**DATA PROVIDED:**
start
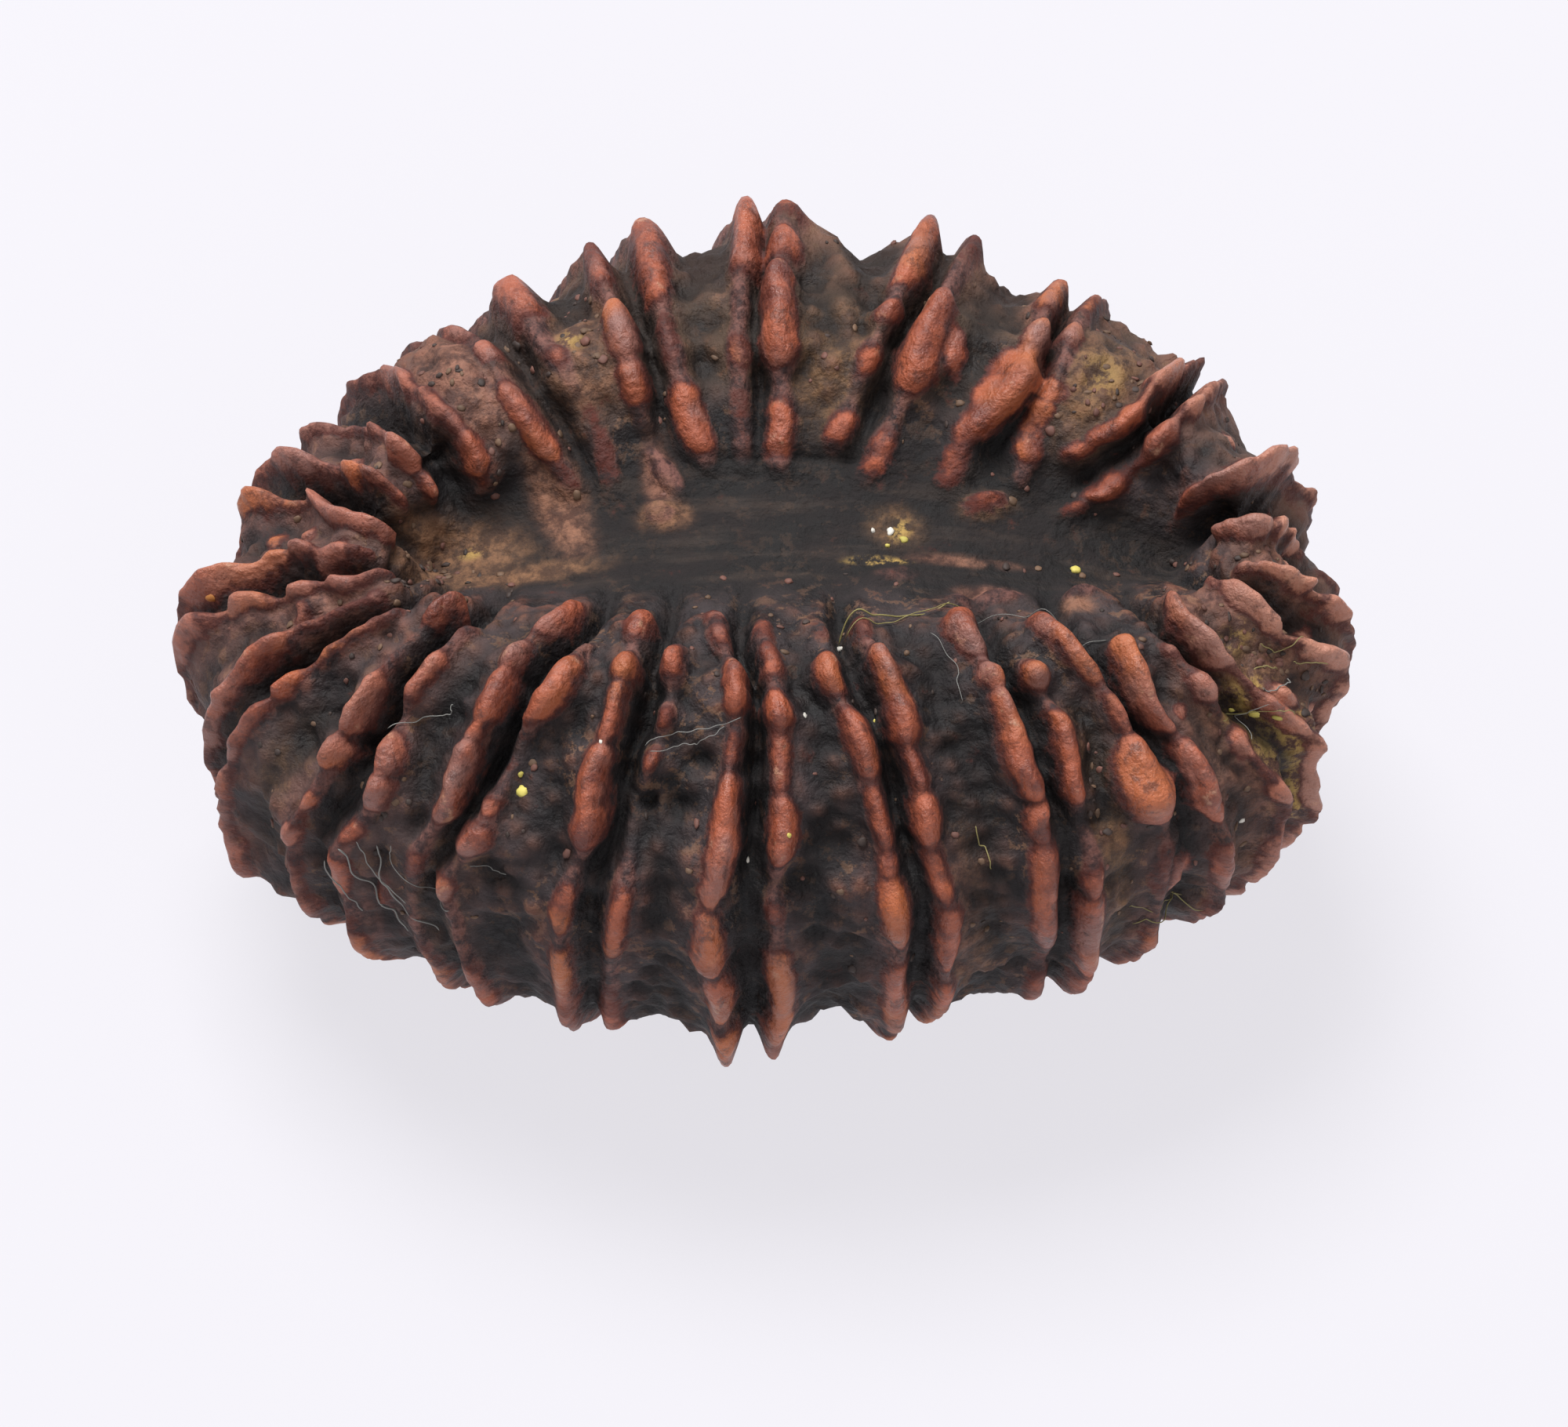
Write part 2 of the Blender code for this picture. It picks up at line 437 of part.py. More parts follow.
def stone_mesh(points, name):
    """A closed mesh. The first and the last row are each folded onto a line, where columns meet in pairs."""
    rows, columns, _ = points.shape
    first = round(-2 * COLUMN_START * columns / 360)

    def index(row, column):
        column %= columns
        if row in (0, rows - 1):
            column = min(column, (first - column) % columns)
        return row * columns + column

    faces = []
    for row in range(rows - 1):
        for column in range(columns):
            left = [index(row, column), index(row + 1, column)]
            right = [index(row + 1, column + 1), index(row, column + 1)]
            corners = left + right
            face = [corner for n, corner in enumerate(corners) if corner not in corners[:n]]
            if len(face) > 2:
                faces.append(face)
    mesh = bpy.data.meshes.new(name)
    mesh.from_pydata((points.reshape(-1, 3) * MM).tolist(), [], faces)
    return mesh


def cut_rest(mesh):
    """Cuts the lowest ridges flat, and sets the stone on Z=0 about the middle of its box."""
    body = bmesh.new()
    body.from_mesh(mesh)
    loose = [vert for vert in body.verts if not vert.link_faces]
    bmesh.ops.delete(body, geom=loose, context="VERTS")
    level = min(vert.co.z for vert in body.verts) + REST_CUT * MM
    everything = body.verts[:] + body.edges[:] + body.faces[:]
    plane = {"plane_co": (0, 0, level), "plane_no": (0, 0, -1)}
    cut = bmesh.ops.bisect_plane(body, geom=everything, dist=1e-7, clear_outer=True, **plane)
    rim = [item for item in cut["geom_cut"] if isinstance(item, bmesh.types.BMEdge)]
    bmesh.ops.holes_fill(body, edges=rim, sides=0)
    bmesh.ops.recalc_face_normals(body, faces=body.faces[:])
    xs = [vert.co.x for vert in body.verts]
    ys = [vert.co.y for vert in body.verts]
    shift = (-(min(xs) + max(xs)) / 2, -(min(ys) + max(ys)) / 2, -level)
    bmesh.ops.translate(body, verts=body.verts[:], vec=shift)
    body.to_mesh(mesh)
    body.free()


def seed_material():
    material = bpy.data.materials.new("dried_seed")
    material.use_nodes = True
    shader = material.node_tree.nodes["Principled BSDF"]
    shader.inputs["Base Color"].default_value = (0.19, 0.075, 0.045, 1)
    shader.inputs["Roughness"].default_value = 0.55
    shader.inputs["Metallic"].default_value = 0.0
    return material


def main():
    clear_scene()
    collection = bpy.data.collections.new("rudraksha_bead")
    bpy.context.scene.collection.children.link(collection)
    pairs, mounds = build_tracks()
    mesh = stone_mesh(stone_points(pairs, mounds), "rudraksha_bead")
    cut_rest(mesh)
    for face in mesh.polygons:
        face.use_smooth = True
    mesh.materials.append(seed_material())
    collection.objects.link(bpy.data.objects.new("rudraksha_bead", mesh))


main()
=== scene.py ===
"""The look of the rudraksha bead: its ridged stone at full detail, its finish, and a plain studio.

The stone repeats the model's own form: a smooth oval surface, the ridges beside its grooves, and low
mounds. On top of that come knobs, pits, small warts and wrinkles. A place on the stone is given by two
numbers. turn is the angle round it in degrees, 0 at +X and 90 at +Y. fall goes from 0 in the upper
valley to 1 in the lower one.
"""

import math

import bmesh
import bpy
import numpy as np
from mathutils import Matrix, Vector


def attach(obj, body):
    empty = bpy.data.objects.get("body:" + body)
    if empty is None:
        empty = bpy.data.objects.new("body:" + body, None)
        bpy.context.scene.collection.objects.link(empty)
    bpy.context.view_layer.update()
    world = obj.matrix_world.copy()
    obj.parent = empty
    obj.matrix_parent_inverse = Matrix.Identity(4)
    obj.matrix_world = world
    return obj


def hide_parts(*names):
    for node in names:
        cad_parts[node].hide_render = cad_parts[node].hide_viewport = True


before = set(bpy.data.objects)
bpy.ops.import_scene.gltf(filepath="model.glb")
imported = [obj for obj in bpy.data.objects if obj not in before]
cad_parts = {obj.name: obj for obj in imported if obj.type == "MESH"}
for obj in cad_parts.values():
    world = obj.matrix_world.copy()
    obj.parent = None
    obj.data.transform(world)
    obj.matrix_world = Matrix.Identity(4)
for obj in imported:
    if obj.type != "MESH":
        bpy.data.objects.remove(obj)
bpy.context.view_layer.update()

MM = 0.001
NODE = "rudraksha_bead"

# The smooth surface under the ridges, in millimetres.
HALF_LENGTH = 16.0
HALF_WIDTH = 11.7
UPPER_HEIGHT = 8.4
UNDER_HEIGHT = 10.4
UNDER_TAPER = 0.08
SHOULDER_POWER = 0.8
VALLEY_DEPTH = 3.6
UNDER_VALLEY_DEPTH = 3.0
VALLEY_REACH = 0.42
VALLEY_SHIFT = (1.5, -0.3)
# How far the plan is from a true oval: waves round it, the front being the fuller side.
PLAN_COS = {1: 0.045}
PLAN_SIN = {1: -0.09, 2: 0.018, 3: -0.036}

# Ridges and grooves, in millimetres. A ridge's half width is taken at half its height.
RIDGE_HALF_WIDTH = 0.42
RIDGE_END_FALL = 0.93
RIDGE_RISE_FALL = 0.012
GROOVE_DEPTH = 0.75
GROOVE_HALF_WIDTH = 0.3
GROOVE_START_FALL = 0.05

# The height cut off the lowest ridges, where the bead lies.
REST_CUT = 0.8
SEED = 20

# A face between two grooves sags below its ridges, and the outer side of a ridge slopes down to it.
# Each is given for the upper face and for the outside, which starts higher at the back.
OUTSIDE_FALL = (0.33, 0.43)
BACK_FALL = 0.12
FACE_SAG = (0.42, 0.02)
BACK_SAG = 0.22
RIDGE_SHARE = (0.74, 1.0)
SLOPE_SHARE = (0.6, 0.8)
SLOPE_REACH = (0.85, 1.3)
GROOVE_FILL = (0.0, 0.6)
FRONT_START = 0.62
# Places that lie deeper than the rest: turn, fall, depth, half length along the fall, half width.
DENTS = (
    (358, 0.38, 0.9, 3.0, 1.3),
    (338, 0.47, 0.6, 2.6, 1.1),
    (277.5, 0.6, 0.5, 2.0, 0.9),
    (90, 0.061, 0.25, 0.2, 2.4),
)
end
**EXERCISE:** Return exactly the lines that run from the top of the listing above to the line containing "return row * columns + column", please, keeping both end lines and leaving out everything else.

**ANSWER BELOW:**
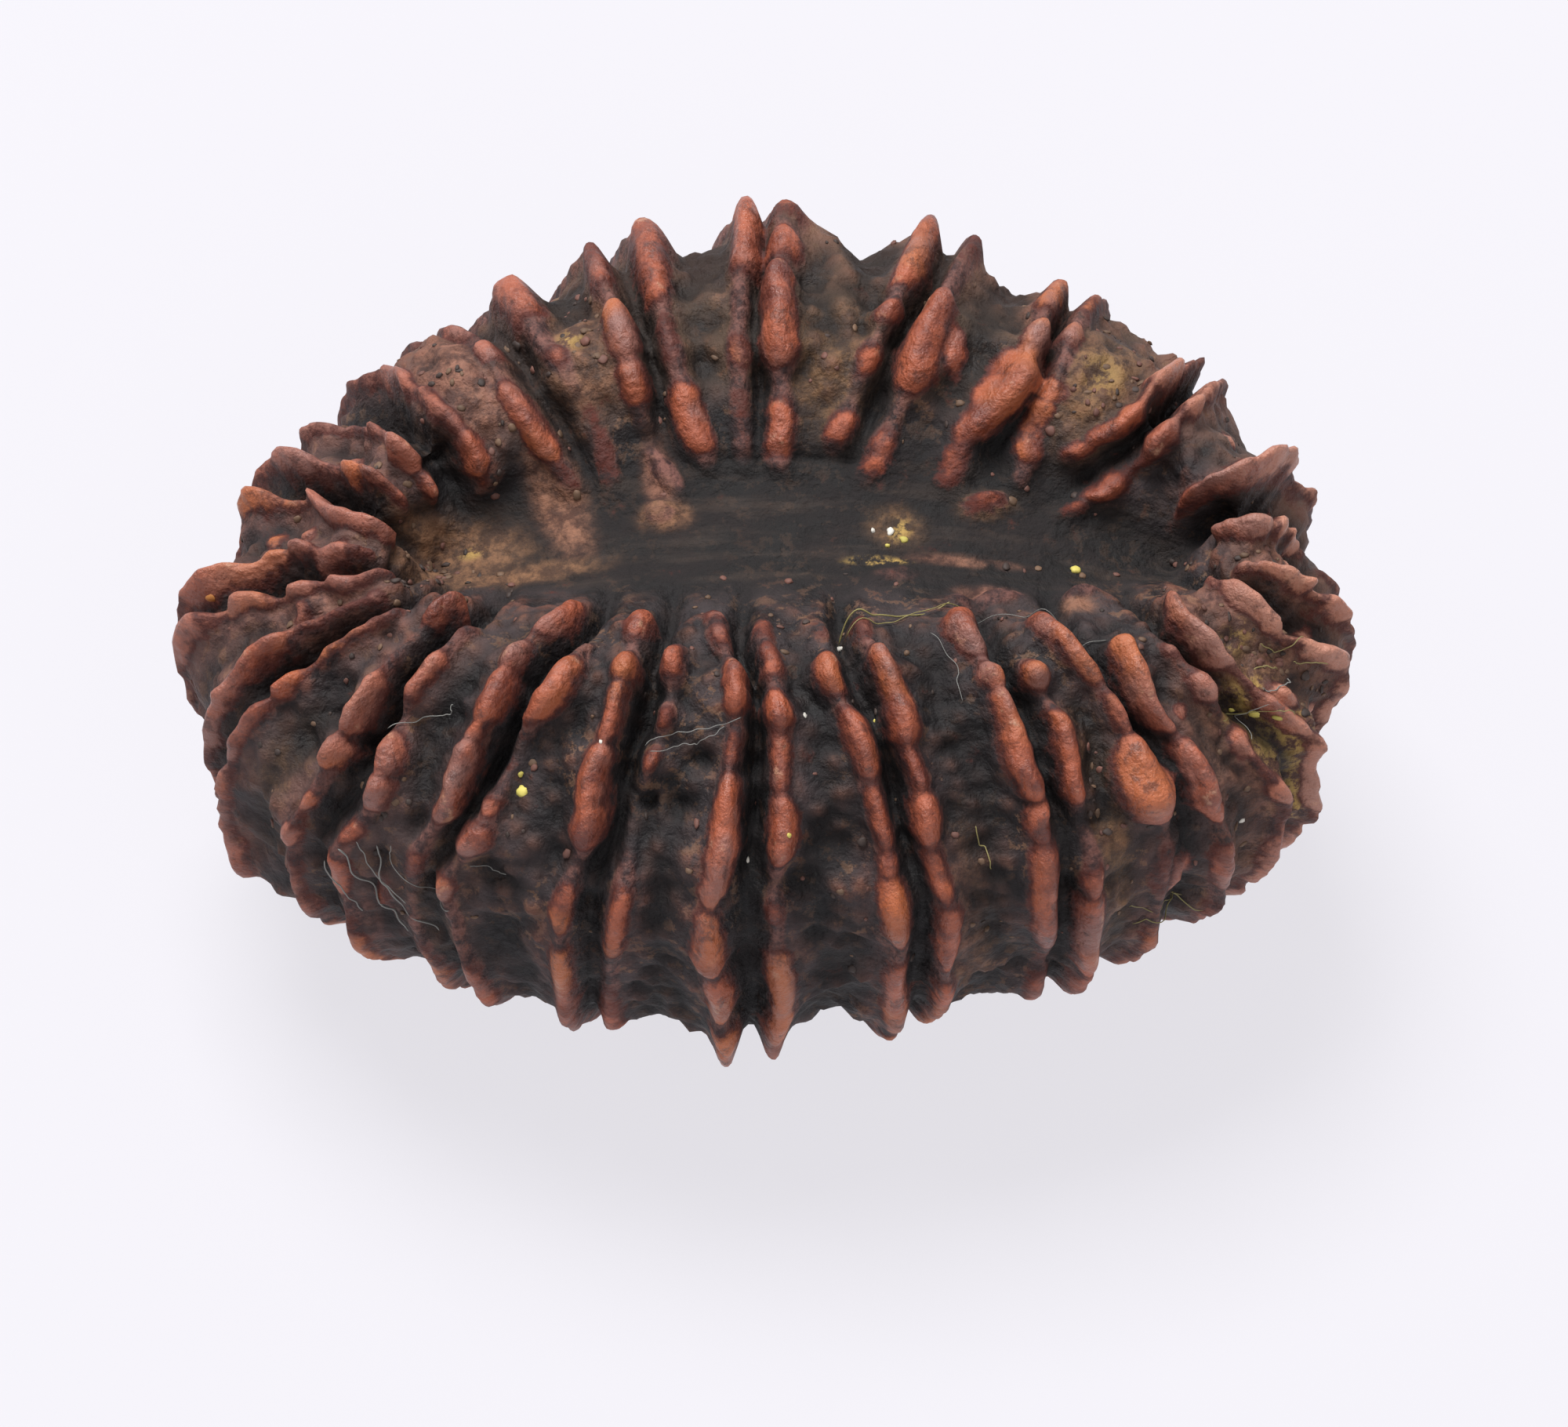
Write part 2 of the Blender code for this picture. It picks up at line 437 of part.py. More parts follow.
def stone_mesh(points, name):
    """A closed mesh. The first and the last row are each folded onto a line, where columns meet in pairs."""
    rows, columns, _ = points.shape
    first = round(-2 * COLUMN_START * columns / 360)

    def index(row, column):
        column %= columns
        if row in (0, rows - 1):
            column = min(column, (first - column) % columns)
        return row * columns + column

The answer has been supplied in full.